5) Optional: VCF -> GRG with vcf_to_grg()

This example uses a temporary tiny VCF and force=True. For tiny synthetic VCFs, GRG construction may produce 0 mapped mutations depending on GRG construction heuristics; the goal here is to demonstrate the API call and output file generation.
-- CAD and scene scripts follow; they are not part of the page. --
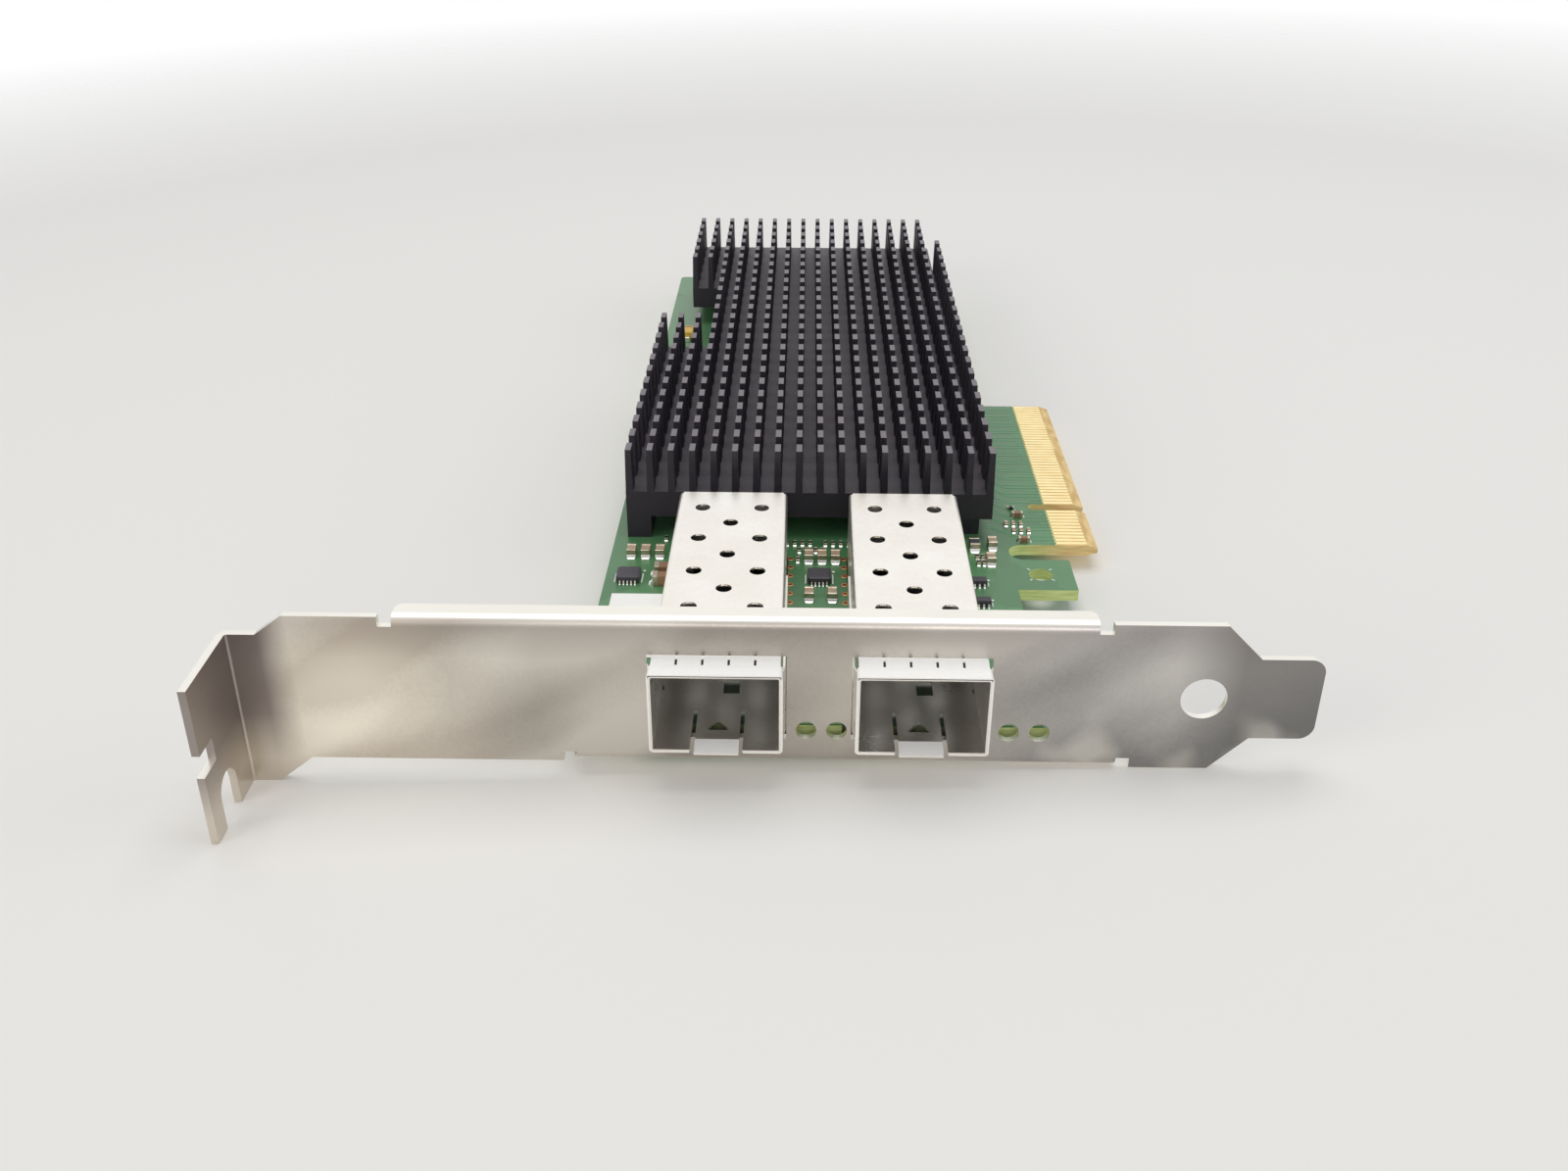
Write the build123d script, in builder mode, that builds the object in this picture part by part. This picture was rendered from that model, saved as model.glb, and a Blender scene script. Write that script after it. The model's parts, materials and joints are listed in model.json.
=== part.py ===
from build123d import *
import os

# Network interface card with two module ports and a pin-fin heatsink.
#
# The origin is the datum of the contact edge: the key slot's centreline, at the tip of the edge,
# on the component face of the board. +X points out of the contact edge, +Y runs along the board
# away from the bracket, and +Z stands on the component face. Sizes are in millimetres.

# Board
board_thickness = 1.57
card_height = 67.2          # from the tip of the contact edge to the far long edge
card_length = 167.65
board_setback = 1.9         # board's near edge behind the bracket's front face
board_corner = 1.0
contact_reach = 12.6        # contact edge beyond the board's lower long edge
ear_reach = 7.9             # retention ear beyond the same edge
ear_width = 8.5
ear_slot_width = 4.4        # gap between the ear and the contact edge
ear_slot_corner = 2.0
ear_hole = 3.25
ear_hole_inset = 4.4        # from the ear's tip
contact_bevel_length = 1.5
contact_bevel_depth = 0.45

# Sides of the small round holes and shanks that repeat
hole_sides = 16
head_sides = 24

# Contacts
contact_pitch = 1.0
contact_width = 0.7
contact_length = 4.2
contact_thickness = 0.05
contact_end_margin = 0.65
contacts_near_key = 11
contacts_beyond_key = 38
key_width = 1.9
key_depth = 8.25
key_to_first_contact = 1.5

# Bracket
sheet = 0.86
bend_radius = 0.3
bracket_length = 120.02
bracket_width = 18.42
key_to_bracket = 59.05      # from the key's centreline to the bracket's front face
tongue_beyond_contacts = 15.75
bracket_below_board = 3.85  # bracket's lower edge under the component face
tongue_length = 7.05
tongue_width = 10.19
tongue_edge_to_lower_edge = 4.115
tongue_corner = 1.7
bracket_hole = 5.1
bracket_hole_from_tip = 12.67
flange_depth = 3.0
flange_corner = 1.0
relief_width = 1.5
relief_beyond_bend = 0.05
top_flange_start = 19.1     # from the screw tab's outer face
top_flange_end = 95.2
low_flange_start = 38.1
low_flange_end = 98.6
top_slant_start = 4.1
top_slant_end = 7.3
top_slant_drop = 2.4
low_slant_start = 3.9
low_slant_end = 8.1
tab_below_edge = 3.3        # screw tab's lower edge under the bracket's lower edge

# Screw tab
tab_depth = 11.43
screw_slot_width = 4.6
screw_slot_from_bracket = 6.4
screw_slot_height = 5.8
tab_notch_height = 2.8
tab_notch_depth = 3.5
tab_notch_above_low_end = 8.5

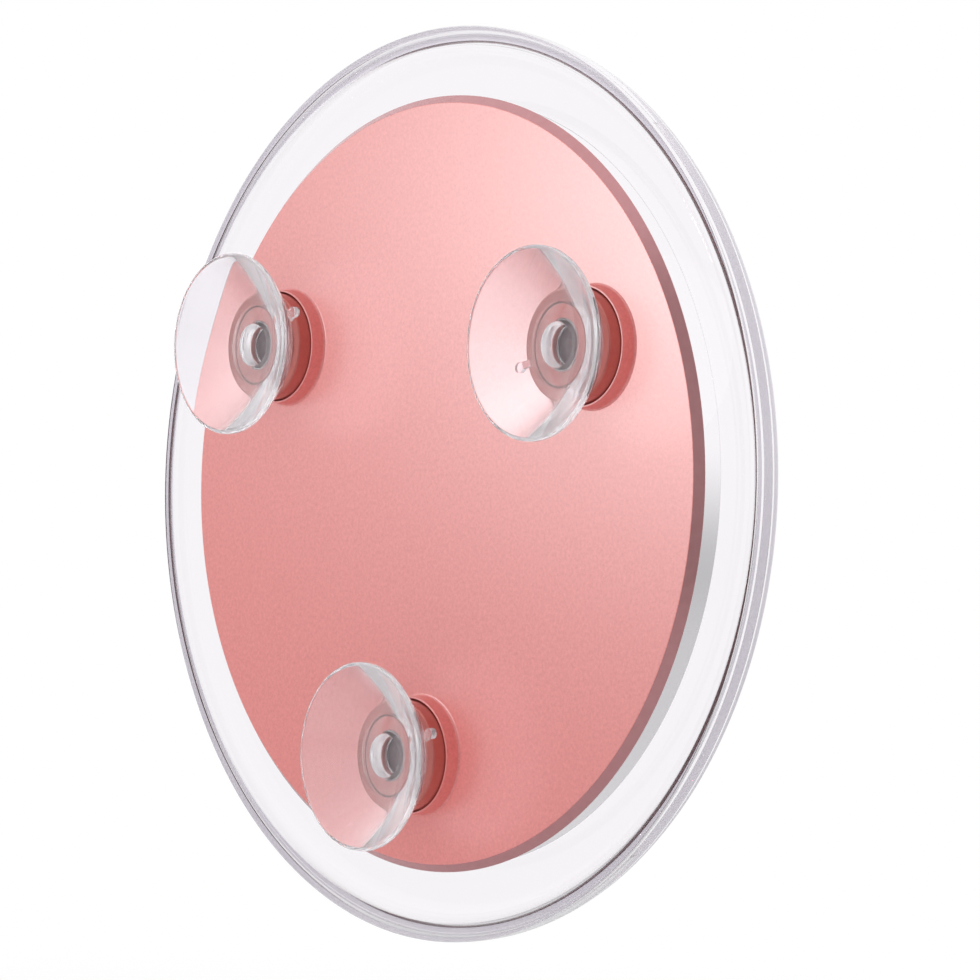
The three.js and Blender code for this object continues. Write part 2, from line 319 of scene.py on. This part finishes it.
def finish(name, colour, **settings):
    """A material and its Principled shader, with the shader's sockets set by name."""
    made = bpy.data.materials.new(name)
    made.use_nodes = True
    shader = made.node_tree.nodes["Principled BSDF"]
    shader.inputs["Base Color"].default_value = (*colour, 1)
    for socket, value in settings.items():
        label = socket.replace("_", " ").title().replace("Ior", "IOR")
        shader.inputs[label].default_value = value
    return made, shader


def let_light_by(material, shader, tint):
    """Lets lamps shine through a clear material, so that its shadow is a pale one."""
    tree = material.node_tree
    path = node(tree, "ShaderNodeLightPath")
    open_air = node(tree, "ShaderNodeBsdfTransparent", in_0=(*tint, 1))
    blend = node(tree, "ShaderNodeMixShader")
    wire(tree, path.outputs["Is Shadow Ray"], blend.inputs[0])
    wire(tree, shader.outputs[0], blend.inputs[1])
    wire(tree, open_air.outputs[0], blend.inputs[2])
    wire(tree, blend.outputs[0], tree.nodes["Material Output"].inputs["Surface"])


def texture(material, kind, **settings):
    """A texture that stays in its place on the piece."""
    tree = material.node_tree
    place = node(tree, "ShaderNodeTexCoord")
    made = node(tree, kind, **settings)
    wire(tree, place.outputs["Object"], made.inputs["Vector"])
    return made


def tint_by(material, shader, value, tints):
    """Lets a texture's value mix two tints."""
    tree = material.node_tree
    tint = node(
        tree, "ShaderNodeMix", data_type="RGBA", in_6=(*tints[0], 1), in_7=(*tints[1], 1),
    )
    wire(tree, value, tint.inputs[0])
    wire(tree, tint.outputs[2], shader.inputs["Base Color"])


def raise_by(material, shader, value, strength, height):
    """Lets a texture's value raise the surface, by up to height in metres."""
    tree = material.node_tree
    relief = node(tree, "ShaderNodeBump", in_0=strength, in_1=height)
    wire(tree, value, relief.inputs["Height"])
    wire(tree, relief.outputs[0], shader.inputs["Normal"])


def polish_by(material, shader, value, between, roughness):
    """Lets a texture's value, between two of its values, vary the roughness."""
    tree = material.node_tree
    polish = node(
        tree, "ShaderNodeMapRange",
        in_1=between[0], in_2=between[1], in_3=roughness[0], in_4=roughness[1],
    )
    wire(tree, value, polish.inputs[0])
    wire(tree, polish.outputs[0], shader.inputs["Roughness"])


patch_detail = 3.0
patch_blend = 0.5
patch_values = (0.3, 0.7)
fine_height = 0.00002


def polish_unevenly(material, shader, size, roughness, wave=0.0, tints=None):
    """Varies a surface's polish between two values, over patches whose size is about one
    over size, in metres. It may also stand in faint waves, and vary between two tints."""
    patches = texture(
        material, "ShaderNodeTexNoise", in_2=size, in_3=patch_detail, in_4=patch_blend,
    )
    polish_by(material, shader, patches.outputs["Fac"], patch_values, roughness)
    if wave:
        raise_by(material, shader, patches.outputs["Fac"], wave, fine_height)
    if tints:
        tint_by(material, shader, patches.outputs["Fac"], tints)


rim_low, rim_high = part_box("clear_rim")
rim_radius = rim_high.x
rim_back = rim_high.y
rim_front = rim_low.y
rim_bore = 0.0639
rim_back_round = 0.0003
rim_front_round = 0.0062
bore_edge_round = 0.0001
groove_radius = 0.0644
groove_inset = 0.0005
groove_width = 0.0012
groove_back = rim_back - groove_inset
groove_front = groove_back - groove_width
rim_round_steps = 10
rim_segments = 256
acrylic_colour = (0.984, 0.962, 0.990)
acrylic_patches = 60.0
acrylic_polish = (0.0, 0.012)
clear_shadow = (0.96, 0.95, 0.965)

clear_rim = turned("clear_rim_polished", softened([
    (rim_bore, rim_front, bore_edge_round),
    (rim_radius, rim_front, rim_front_round),
    (rim_radius, rim_back, rim_back_round),
    (rim_bore, rim_back, bore_edge_round),
    (rim_bore, groove_back, 0),
    (groove_radius, groove_back, 0),
    (groove_radius, groove_front, 0),
    (rim_bore, groove_front, 0),
], steps=rim_round_steps), rim_segments)
acrylic, shader = finish(
    "clear_acrylic", acrylic_colour, roughness=0.0, transmission_weight=1.0, ior=1.49,
)
let_light_by(acrylic, shader, clear_shadow)
polish_unevenly(acrylic, shader, acrylic_patches, acrylic_polish)
clear_rim.data.materials.append(acrylic)
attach(clear_rim, "mirror")
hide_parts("clear_rim")


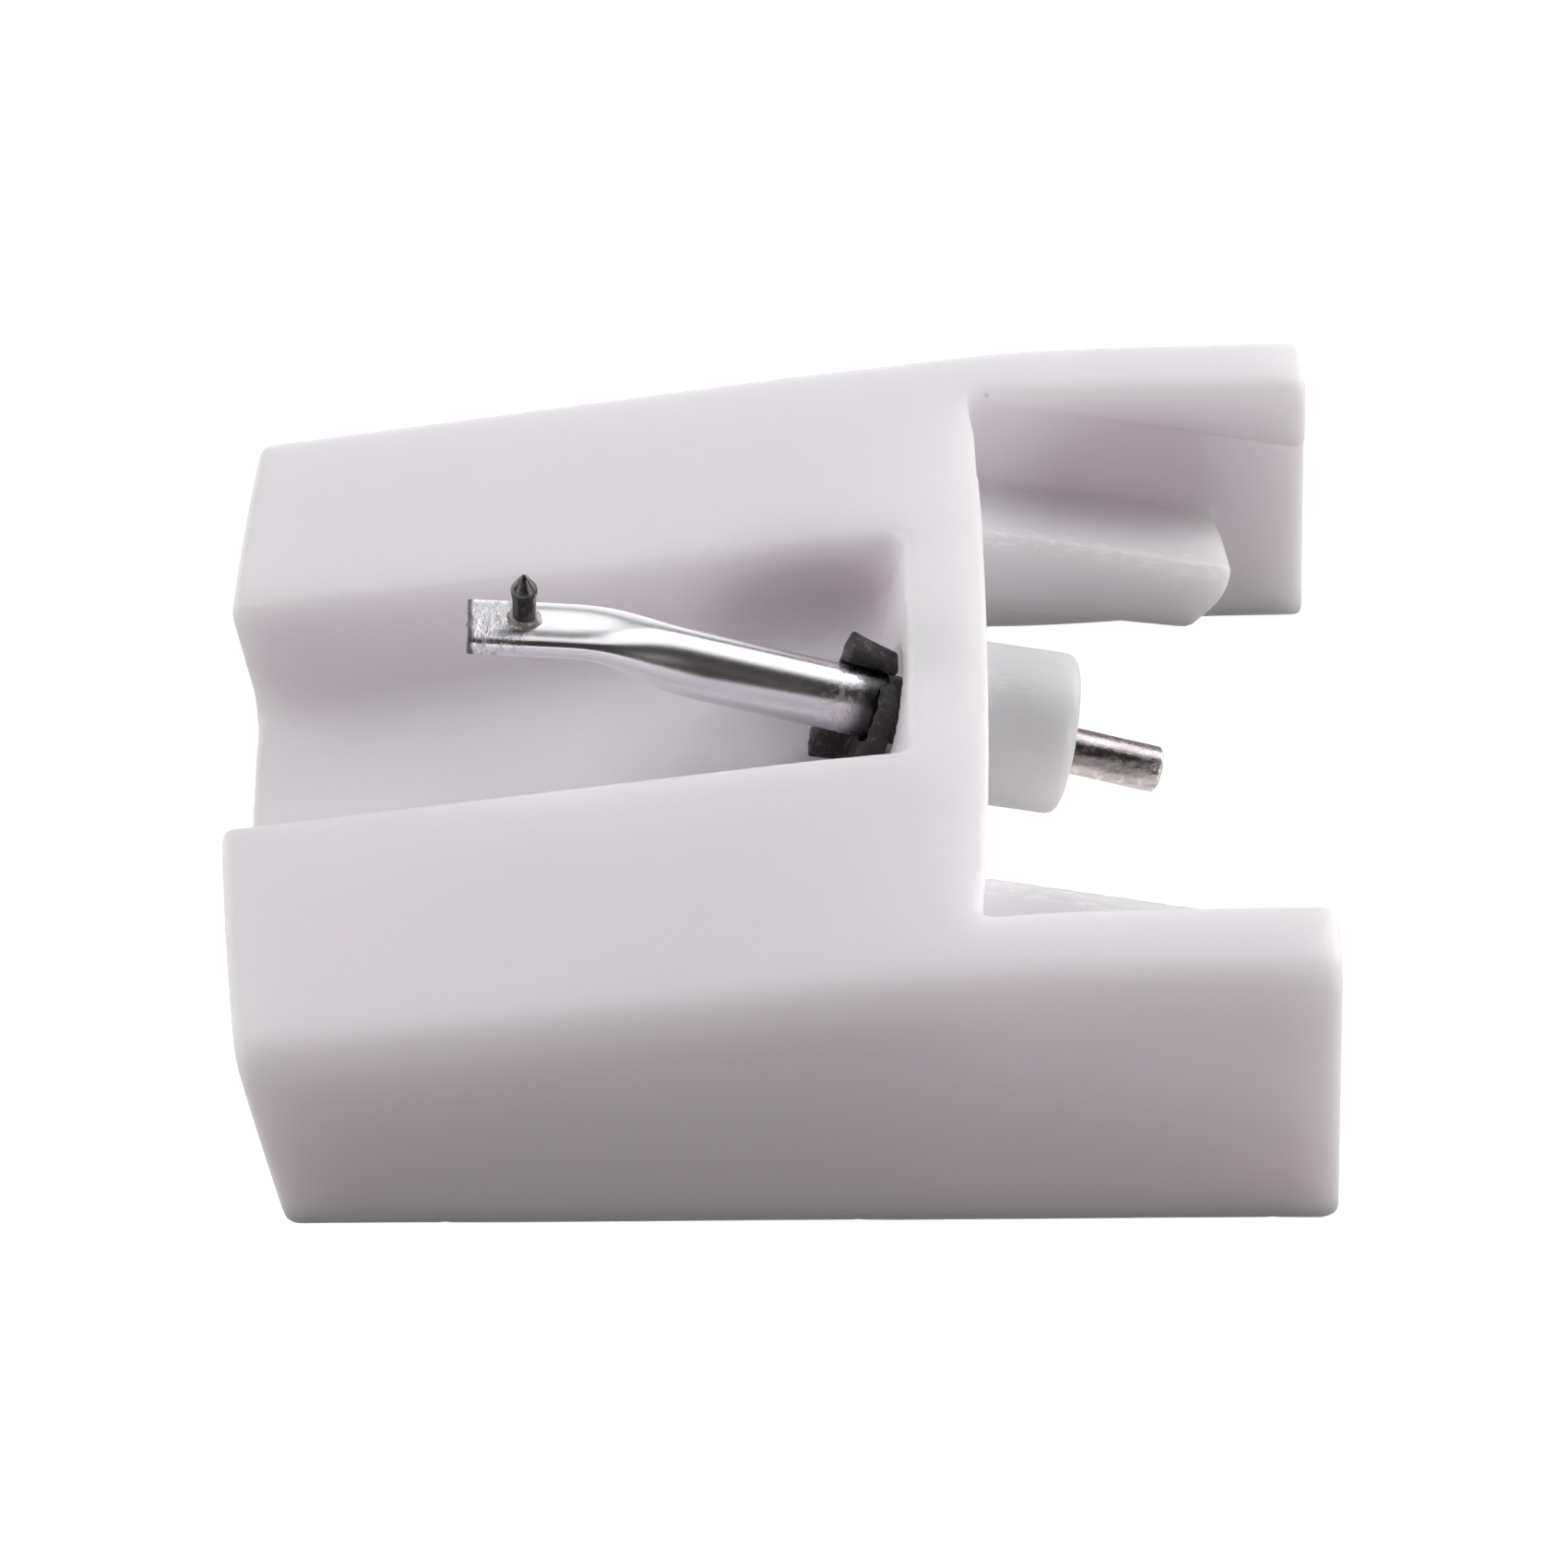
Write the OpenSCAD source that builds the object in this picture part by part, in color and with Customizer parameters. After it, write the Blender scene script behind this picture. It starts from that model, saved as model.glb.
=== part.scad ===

if shutil.which('grg') is None:
    print('grg CLI not available; skipping VCF -> GRG example')
else:
    tiny_vcf = tmpdir / 'tiny.vcf'
    samples = [f's{i}' for i in range(12)]
    header = '\t'.join(['#CHROM','POS','ID','REF','ALT','QUAL','FILTER','INFO','FORMAT', *samples])
    gt_row = '\t'.join((['0|0'] * 6) + (['1|1'] * 6))
    tiny_vcf.write_text(
        '##fileformat=VCFv4.2\n'
        '##contig=<ID=1>\n'
        '##FORMAT=<ID=GT,Number=1,Type=String,Description="Genotype">\n'
        + header + '\n'
        + f'1\t100\trs1\tA\tG\t.\tPASS\t.\tGT\t{gt_row}\n'
    )

    tiny_grg = tmpdir / 'tiny_from_vcf.grg'
    vcf_to_grg(tiny_vcf, parts=1, jobs=1, trees=1, force=True, out_file=str(tiny_grg))

    tiny_loaded = pyg.load_immutable_grg(str(tiny_grg), True)
    print('tiny_grg exists:', tiny_grg.exists())
    print('tiny_grg samples:', tiny_loaded.num_samples)
    print('tiny_grg mutations:', tiny_loaded.num_mutations)
tiny_grg exists: True
tiny_grg samples: 24
tiny_grg mutations: 0

Notes

  • GRGObject.to_snpobject() currently materializes a dense genotype matrix, so memory scales with n_snps * n_samples.

  • Once converted to SNPObject, all regular SNP workflows in snputils apply (writing PGEN/VCF, plotting, etc.).